Звонок в дверь застал ее во время очередного па.

“Никак мамулька, – подумала Ленка, накидывая на плечи халат. – Вечно является, когда ее не ждешь”.

– Кто там? – спросила Лена, уверенная, что это мать, и уже начала открывать замки.

– Это я, – отозвался показавшийся смутно знакомым мужской голос.

– Кто “я”? – передразнила она, слегка перетрухнув.

– Я, Алексей. Стен.

Теперь она узнала его голос – да, очень похож, хотя и сделался немного ниже за эти годы. Но он же умер!

Пять лет как его нет… Или?… Еще не смея поверить, она отворила дверь. Лешка стоял на площадке. Лешка, почти не изменившийся за эти десять лет. Такие люди до старости сохраняют в облике что-то мальчишеское. Наверное, она должна была несказанно обрадоваться его появлению. Но нестерпимая обида заглушила в ее душе все чувства.

– А зачем ты, собственно, явился? Надоело притворяться трупом? – У нее противно дрожал голос, но она не могла ничего с собой поделать. – А может, я замуж вышла!

Стен отрицательно покачал головой:

– Не притворяйся. Я знаю: ты одна.

Откуда – хотела спросить, но не спросила. Знает – и все. Как знал когда-то, что надо разбрасывать листовки.

– Все-таки ты сволочь.

Несколько секунд они молча смотрели друг на друга. На скулах у Стена ходили желваки. Он всегда был обидчив до чертиков. Сейчас повернется и уйдет.

– Ладно, заходи. Будем надеяться, что все эти годы тебя мучила совесть.
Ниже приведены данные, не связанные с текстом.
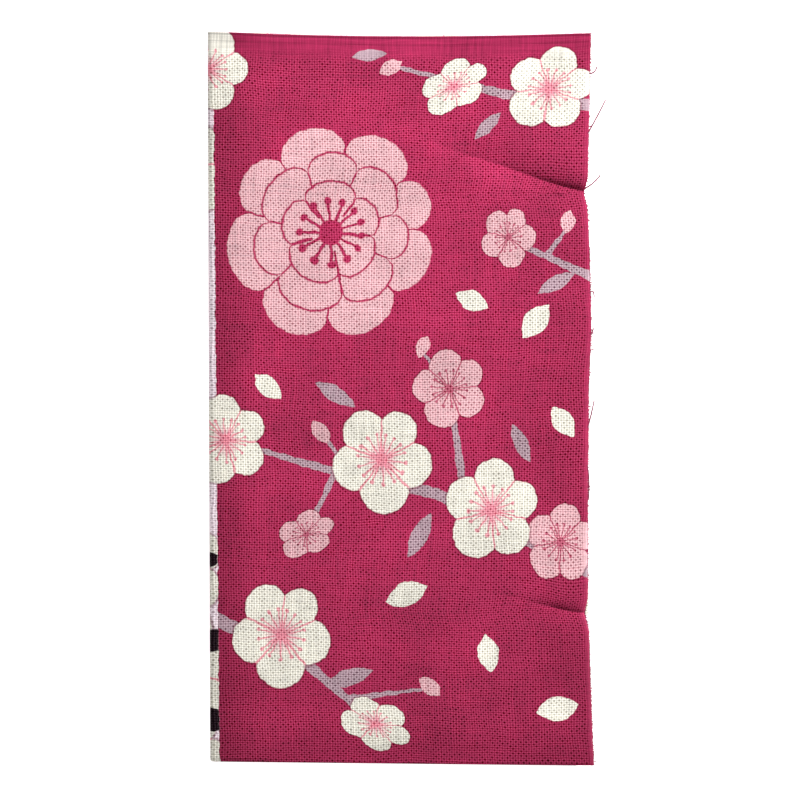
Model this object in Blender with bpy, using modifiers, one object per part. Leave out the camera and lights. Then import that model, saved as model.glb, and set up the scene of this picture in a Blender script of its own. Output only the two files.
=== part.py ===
"""A folded tenugui: a length of plain-woven cotton, doubled along its middle and then laid to and fro in ten.

It lies flat with its long side along Y: the two selvedges at +Y, the first fold at -Y, the cut ends at +X.
"""

from bisect import bisect_right
from collections import namedtuple
from math import cos, exp, hypot, pi, sin

import bmesh
import bpy
from mathutils import Vector

MM = 0.001

# The flat cloth, with its cut ends on the short sides and its selvedges on the long ones.
CLOTH_LENGTH = 0.900
CLOTH_WIDTH = 0.346

# How it is folded. Each layer is the cloth taken double, and its two plies part at the selvedges.
LAYERS = 10
LAYER_THICKNESS = 1.0 * MM
LAYER_GAP = 0.25 * MM
PLY_GAP = 0.30 * MM
PLY_GAP_DEPTH = 9.0 * MM
EDGE_ROUNDING = 0.28 * MM

HALF_BREADTH = CLOTH_LENGTH / LAYERS / 2
HALF_HEIGHT = CLOTH_WIDTH / 4
PITCH = LAYER_THICKNESS + LAYER_GAP
STACK_HEIGHT = LAYERS * PITCH - LAYER_GAP
LOWEST_MIDDLE = LAYER_THICKNESS / 2
TURN_RADIUS = PITCH / 2
TURN_STEPS = 4

# Each edge of the zigzag, from the front down: the front cut end, nine turns, and the back cut end.
# side is +1 on the right. head and foot are how far it stays inside the nominal breadth at the top and
# at the bottom of the bundle, and slip is how far the cloth has moved up there. All are in millimetres.
Edge = namedtuple("Edge", "side head foot slip")
EDGES = (
    Edge(+1, 0.0, 0.0, 0.0),
    Edge(-1, -0.4, 0.2, -0.2),
    Edge(+1, 1.5, 1.1, 0.6),
    Edge(-1, 0.2, 0.7, 0.1),
    Edge(+1, 1.9, 1.4, 0.3),
    Edge(-1, 0.7, 0.4, -0.3),
    Edge(+1, 1.4, 1.7, 0.1),
    Edge(-1, 0.4, 0.9, 0.3),
    Edge(+1, 2.2, 1.5, -0.2),
    Edge(-1, 0.6, 0.5, 0.2),
    Edge(+1, 1.8, 2.3, -0.3),
)

# The front cut end isn't straight, and two tucks pull it in: how far it reaches past the nominal breadth
# at each height, in millimetres. The rows of the cloth's grid lie at these heights.
Reach = namedtuple("Reach", "height past")
CUT_END = (
    Reach(-86.5, 1.2),
    Reach(-83.0, 1.0),
    Reach(-70.0, 0.5),
    Reach(-55.0, 0.0),
    Reach(-50.6, -1.1),
    Reach(-46.0, -0.3),
    Reach(-20.0, -0.2),
    Reach(4.0, 0.0),
    Reach(16.0, 0.6),
    Reach(33.0, 0.2),
    Reach(45.0, -0.3),
    Reach(48.6, -1.3),
    Reach(53.0, -0.3),
    Reach(58.0, -0.2),
    Reach(68.0, 0.1),
    Reach(83.0, 0.4),
    Reach(86.5, 0.5),
)

# Where the columns of the grid cross every layer, in millimetres along X: close together at the creases.
COLUMNS = (-36.0, -18.0, 2.0, 15.0, 26.0, 35.0, 41.0)

# Hollows and swells of the front, which fade to nothing at the flat underside. Each has its middle, its
# reach along X and Y before those are turned, the turn in radians, and its rise, in millimetres.
Swell = namedtuple("Swell", "x y reach_x reach_y turn rise")
SWELLS = (
    Swell(28.0, 55.0, 20.0, 3.6, -0.40, -0.75),
    Swell(42.0, 49.5, 6.0, 3.0, -0.30, -0.45),
    Swell(31.0, 45.0, 16.0, 4.5, -0.35, 0.30),
    Swell(12.0, 28.0, 24.0, 22.0, 0.20, 0.25),
    Swell(41.0, -49.5, 9.0, 3.6, 0.10, -0.65),
    Swell(-22.0, -34.0, 20.0, 30.0, 0.30, -0.30),
    Swell(-25.0, 40.0, 16.0, 24.0, -0.30, -0.25),
)
BORDER_DROOP = 0.5 * MM
BORDER_REACH = 4.5 * MM

# The selvedges bow down between their corners, and both ends of the bundle fall a little to the right.
HEAD_BOW = 1.0 * MM
SKEW_HEAD = 0.006
SKEW_FOOT = 0.013

COTTON_COLOUR = (0.40, 0.033, 0.095, 1.0)
COTTON_ROUGHNESS = 0.9


def between(low, high, share):
    """The value that far from low to high."""
    return low + (high - low) * share


def cut_end_reach(height):
    """How far the front cut end reaches past the nominal breadth, in metres."""
    heights = [row.height for row in CUT_END]
    place = min(max(height / MM, heights[0]), heights[-1])
    index = min(bisect_right(heights, place), len(heights) - 1)
    low, high = CUT_END[index - 1], CUT_END[index]
    share = (place - low.height) / (high.height - low.height)
    return between(low.past, high.past, share) * MM


def up_the_bundle(height):
    """0 at the foot of the bundle and 1 at its head."""
    return height / (2 * HALF_HEIGHT) + 0.5


def edge_x(index, height):
    """Where an edge of the zigzag lies across the bundle, to the outside of the cloth."""
    edge = EDGES[index]
    inside = between(edge.foot, edge.head, up_the_bundle(height)) * MM
    past = cut_end_reach(height) if index == 0 else 0.0
    return edge.side * (HALF_BREADTH - inside + past)


def settled(x, height, slip, z):
    """A point of the even zigzag, moved to where it lies in the softly folded bundle."""
    across = min(abs(x) / HALF_BREADTH, 1.0)
    skew = between(SKEW_FOOT, SKEW_HEAD, up_the_bundle(height))
    y = height + slip - skew * x - HEAD_BOW * up_the_bundle(height) * (1 - across ** 2)
    rise = 0.0
    for swell in SWELLS:
        dx = x / MM - swell.x
        dy = height / MM - swell.y
        along = (dx * cos(swell.turn) + dy * sin(swell.turn)) / swell.reach_x
        aside = (dy * cos(swell.turn) - dx * sin(swell.turn)) / swell.reach_y
        rise += swell.rise * MM * exp(-hypot(along, aside) ** 2)
    for inside in (HALF_BREADTH - abs(x), HALF_HEIGHT - abs(height)):
        rise -= BORDER_DROOP * exp(-max(inside, 0.0) / BORDER_REACH)
    above_underside = max(z - LOWEST_MIDDLE, 0.0) / (STACK_HEIGHT - LAYER_THICKNESS)
    return Vector((x, y, z + rise * above_underside))


def zigzag(height, overrun=0.0):
    """The middle line of the doubled cloth at one height, from the front cut end to the back one.

    overrun lengthens it at both cut ends.
    """
    points = []
    for layer in range(LAYERS):
        start, end = EDGES[layer], EDGES[layer + 1]
        inset = TURN_RADIUS + LAYER_THICKNESS / 2
        x_start = edge_x(layer, height) - start.side * (-overrun if layer == 0 else inset)
        x_end = edge_x(layer + 1, height) - end.side * (-overrun if layer == LAYERS - 1 else inset)
        z = STACK_HEIGHT - LAYER_THICKNESS / 2 - layer * PITCH
        for x in (x_start, *(column * MM for column in COLUMNS[::end.side]), x_end):
            slip = between(start.slip, end.slip, (x - x_start) / (x_end - x_start)) * MM
            points.append(settled(x, height, slip, z))
        if layer < LAYERS - 1:
            for step in range(1, TURN_STEPS):
                angle = pi * step / TURN_STEPS
                x = x_end + end.side * TURN_RADIUS * sin(angle)
                points.append(settled(x, height, end.slip * MM, z - TURN_RADIUS * (1 - cos(angle))))
    return points


def folded_sheet(name, heights, thickness, overrun=0.0):
    """A flat grid laid along the zigzag, with Solidify for its thickness."""
    lines = [zigzag(height, overrun) for height in heights]
    last_column, last_row = len(lines[0]) - 1, len(lines) - 1
    mesh = bpy.data.meshes.new(name)
    bm = bmesh.new()
    bmesh.ops.create_grid(bm, x_segments=last_column, y_segments=last_row, size=0.5)
    for vertex in bm.verts:
        column = round((vertex.co.x + 0.5) * last_column)
        row = round((vertex.co.y + 0.5) * last_row)
        vertex.co = lines[row][column]
    bm.to_mesh(mesh)
    bm.free()
    sheet = bpy.data.objects.new(name, mesh)
    solidify = sheet.modifiers.new("thickness", "SOLIDIFY")
    solidify.thickness = thickness
    solidify.offset = 0.0
    return sheet


def cotton():
    """Dyed cotton, matt."""
    material = bpy.data.materials.new("dyed_cotton")
    material.use_nodes = True
    shader = material.node_tree.nodes["Principled BSDF"]
    shader.inputs["Base Color"].default_value = COTTON_COLOUR
    shader.inputs["Roughness"].default_value = COTTON_ROUGHNESS
    shader.inputs["Metallic"].default_value = 0.0
    return material


def cloth():
    """The whole cloth, folded, with its rim rounded off."""
    sheet = folded_sheet("tenugui", [row.height * MM for row in CUT_END], LAYER_THICKNESS)
    rim = sheet.modifiers.new("rounded_rim", "BEVEL")
    rim.width = EDGE_ROUNDING
    rim.segments = 2
    rim.limit_method = "ANGLE"
    rim.angle_limit = pi / 3
    sheet.data.materials.append(cotton())
    return sheet


def ply_gap():
    """The space between the two plies, open at the selvedges and at the cut ends beside them."""
    past = 2 * MM
    middle = HALF_HEIGHT - PLY_GAP_DEPTH / 2
    heights = [HALF_HEIGHT - PLY_GAP_DEPTH, middle, HALF_HEIGHT, HALF_HEIGHT + past]
    cutter = folded_sheet("ply_gap", heights, PLY_GAP, overrun=past)
    cutter.display_type = "WIRE"
    cutter.hide_render = True
    return cutter


def add_collection(name, member):
    """A new collection in the scene, with one object in it."""
    made = bpy.data.collections.new(name)
    made.objects.link(member)
    bpy.context.scene.collection.children.link(made)


def centre_on_origin(sheet, cutter):
    """Move both alike, so that the cloth's box is centred over the origin and stands on z = 0."""
    bpy.context.view_layer.update()
    evaluated = sheet.evaluated_get(bpy.context.evaluated_depsgraph_get())
    corners = [Vector(corner) for corner in evaluated.bound_box]
    low, high = (Vector(map(pick, zip(*corners))) for pick in (min, max))
    middle = (low + high) / 2
    for moved in (sheet, cutter):
        moved.location = (-middle.x, -middle.y, -low.z)


def build():
    for old in list(bpy.data.objects):
        bpy.data.objects.remove(old, do_unlink=True)
    sheet, cutter = cloth(), ply_gap()
    add_collection("folded_tenugui", sheet)
    add_collection("cutters", cutter)
    parting = sheet.modifiers.new("parted_plies", "BOOLEAN")
    parting.object = cutter
    parting.operation = "DIFFERENCE"
    centre_on_origin(sheet, cutter)


build()
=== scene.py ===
import random
from collections import namedtuple
from math import cos, pi, sin

import bpy
import numpy as np
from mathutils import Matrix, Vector


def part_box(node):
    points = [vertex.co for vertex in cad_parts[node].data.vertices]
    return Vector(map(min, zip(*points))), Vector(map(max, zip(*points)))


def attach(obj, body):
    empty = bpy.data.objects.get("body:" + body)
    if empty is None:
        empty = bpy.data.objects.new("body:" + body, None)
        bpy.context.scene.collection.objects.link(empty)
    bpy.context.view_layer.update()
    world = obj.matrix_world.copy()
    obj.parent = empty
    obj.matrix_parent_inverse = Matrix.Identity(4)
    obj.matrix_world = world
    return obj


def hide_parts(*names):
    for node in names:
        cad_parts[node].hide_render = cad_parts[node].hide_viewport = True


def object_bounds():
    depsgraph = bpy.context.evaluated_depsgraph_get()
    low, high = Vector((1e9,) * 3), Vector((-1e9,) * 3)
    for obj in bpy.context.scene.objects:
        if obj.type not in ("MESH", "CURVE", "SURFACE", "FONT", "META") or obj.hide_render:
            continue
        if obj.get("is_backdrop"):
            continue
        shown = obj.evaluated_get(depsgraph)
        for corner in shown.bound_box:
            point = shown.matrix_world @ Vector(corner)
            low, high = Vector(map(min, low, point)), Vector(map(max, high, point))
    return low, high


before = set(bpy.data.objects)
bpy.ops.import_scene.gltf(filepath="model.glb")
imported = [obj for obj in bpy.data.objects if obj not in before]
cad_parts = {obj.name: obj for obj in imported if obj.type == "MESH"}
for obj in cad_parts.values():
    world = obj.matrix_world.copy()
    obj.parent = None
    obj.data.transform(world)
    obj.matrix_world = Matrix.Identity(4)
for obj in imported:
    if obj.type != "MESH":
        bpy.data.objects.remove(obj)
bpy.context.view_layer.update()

MM = 0.001

# The flat cloth, and how it is folded: doubled along its middle, then laid to and fro in ten layers.
CLOTH_LENGTH = 0.900
CLOTH_WIDTH = 0.346
LAYERS = 10
LAYER_PITCH = 1.25 * MM
LAYER_THICKNESS = 1.0 * MM
PLY_THICKNESS = 0.34 * MM
PLY_APART = 0.33 * MM
HALF_BREADTH = CLOTH_LENGTH / LAYERS / 2
HALF_HEIGHT = CLOTH_WIDTH / 4
STACK_HEIGHT = LAYERS * LAYER_PITCH - (LAYER_PITCH - LAYER_THICKNESS)
TURN_RADIUS = LAYER_PITCH / 2

# Each edge of the zigzag, from the front down: the front cut end, nine turns, and the back cut end.
# side is +1 on the right. head and foot are how far it stays inside the nominal breadth at the top and
# at the bottom of the bundle, and slip is how far the cloth has moved up there. All are in millimetres.
Edge = namedtuple("Edge", "side head foot slip")
EDGES = (
    Edge(+1, 0.0, 0.0, 0.0),
    Edge(-1, -0.4, 0.2, -0.2),
    Edge(+1, 1.5, -0.5, 0.6),
    Edge(-1, 0.2, 0.7, 0.1),
    Edge(+1, 1.9, 1.4, 0.3),
    Edge(-1, 0.7, 0.4, -0.3),
    Edge(+1, 1.4, 1.7, 0.1),
    Edge(-1, 0.4, 0.9, 0.3),
    Edge(+1, 2.2, 1.5, -0.2),
    Edge(-1, 0.6, 0.5, 0.2),
    Edge(+1, 1.8, 2.3, -0.3),
)

# How far the front cut end reaches past the nominal breadth at each height, in millimetres.
Reach = namedtuple("Reach", "height past")
CUT_END = (
    Reach(-86.5, 1.2),
    Reach(-83.0, 1.0),
    Reach(-70.0, 0.5),
    Reach(-55.0, 0.0),
    Reach(-50.6, -1.1),
    Reach(-46.0, -0.3),
    Reach(-20.0, -0.2),
    Reach(4.0, 0.0),
    Reach(16.0, 0.6),
    Reach(33.0, 0.2),
    Reach(45.0, -0.3),
    Reach(48.6, -1.3),
    Reach(53.0, -0.3),
    Reach(58.0, -0.2),
    Reach(68.0, 0.1),
    Reach(83.0, 0.4),
    Reach(86.5, 0.5),
)

# Hollows and swells that all the layers share, which fade to nothing at the underside. Each has its
# middle, its reach along X and Y before those are turned, the turn in radians, and its rise, in mm.
Swell = namedtuple("Swell", "x y reach_x reach_y turn rise")
SWELLS = (
    Swell(28.0, 55.0, 20.0, 3.6, -0.40, -0.75),
    Swell(42.0, 49.5, 6.0, 3.0, -0.30, -0.45),
    Swell(31.0, 45.0, 16.0, 4.5, -0.35, 0.30),
    Swell(12.0, 28.0, 24.0, 22.0, 0.20, 0.25),
    Swell(41.0, -49.5, 9.0, 3.6, 0.10, -0.65),
    Swell(-22.0, -34.0, 20.0, 30.0, 0.30, -0.30),
    Swell(-25.0, 40.0, 16.0, 24.0, -0.30, -0.25),
)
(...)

– Я не один, – признался он. – Со мной мои друзья. К тому же должен предупредить – давать нам приют опасно.

– С тобой всегда опасно. Хватит ломаться, – перебила она, – заходите.

Тогда из лестничного полумрака выступил странный человек с черными, торчащими космами волосами и улыбнулся ей обещающей дерзкой улыбкой. Она задержала взгляд на его лице чуть дольше, чем следовало.

– Роман, – представился он, протягивая ей узкую твердую ладонь.

Потом из– за его плеча высунулся мальчишка лет двенадцати со светлыми растрепанными волосами.

– Это мой брат Юл, – сказал Алексей.

– Не слишком ли вас много?

От гостей сильно несло гарью. Откуда они явились? Прямиком из ада? Очень может быть. Алексея с его непомерной гордыней вряд ли будут привечать в раю.

– Мы заплатим за постой, – предупредил Стен.

– А я дорого беру, причем с каждого, – предупредила она и шепнула на ухо Алексею: – Особенно с тебя.